Disabilities and the workplace


I’m having a pretty hard day. I hate being told I was told or taught ‘X’ 2 times already. I’m trying my best to learn and retain information, I’ve been taking notes, but apparently its not good enough.

I hate telling others that I have disabilities and that I am a slow learner because the disabilities I have impair how well I learn or recall information. I feel so depressed after telling someone about my disabilities and I make it mean I won’t succeed, I won’t get promoted, I’ll be treated poorly, or I’ll lose my job. I just want to quit now honestly, I’m so emotionally and physically drained .

I’ve been a slow learner for sometime but revealing my disabilities and slower pace of learning to my last Employer resulted in me being fired. I was told there might be an Employer willing to work with me and help me learn.

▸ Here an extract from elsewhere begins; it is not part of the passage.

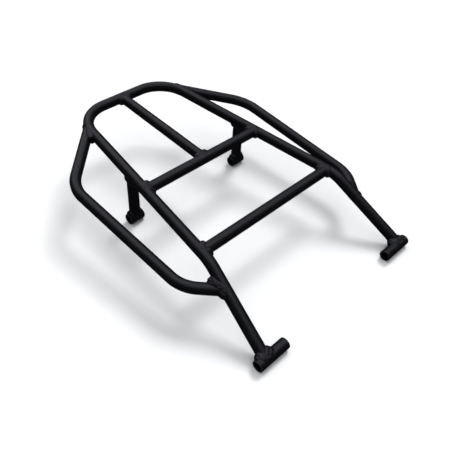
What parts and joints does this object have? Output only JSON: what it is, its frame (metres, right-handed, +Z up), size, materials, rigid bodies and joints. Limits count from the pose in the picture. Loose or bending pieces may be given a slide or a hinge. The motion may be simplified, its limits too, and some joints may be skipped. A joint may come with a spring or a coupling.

I can’t go through losing a job again. I can’t take another hit mentally and physically. I still can’t run today due to how depressed I was at my last job. I’d really like to be supported and know exactly how I can be promoted even with the disabilities I have. I just wish employers understood how much harder it is for me to work at the same level as everyone else and help me brainstorm accommodations so it is possible to be promoted.

I didn’t want anyone at work to know about my disabilities and now that some do, I already notice that I’m being treated differently like I’m the weak link. It really sucks ! I honestly don’t think I’ll be promoted or find a job that pays more than I make now.

I’m so frustrated, upset, and depressed I don’t know where to go from here. Below is my unintentional model. Any suggestions ?

UM:
C: Coworker says she’s already told me about ‘X’ two times already.
T: She has no idea how hard it is for me to learn new things
F: Frustrated
A: I tell coworker that I have disabilities and need her to be patient. I beat myself up for telling coworker that I have disabilities. I cry. I don’t do tasks on calendar.I beat myself up for being a slow learner. I don’t do anything at work. I don’t eat lunch.
R: I have no idea how hard it is to learn new things.

Also I’m not sure how my R line is true?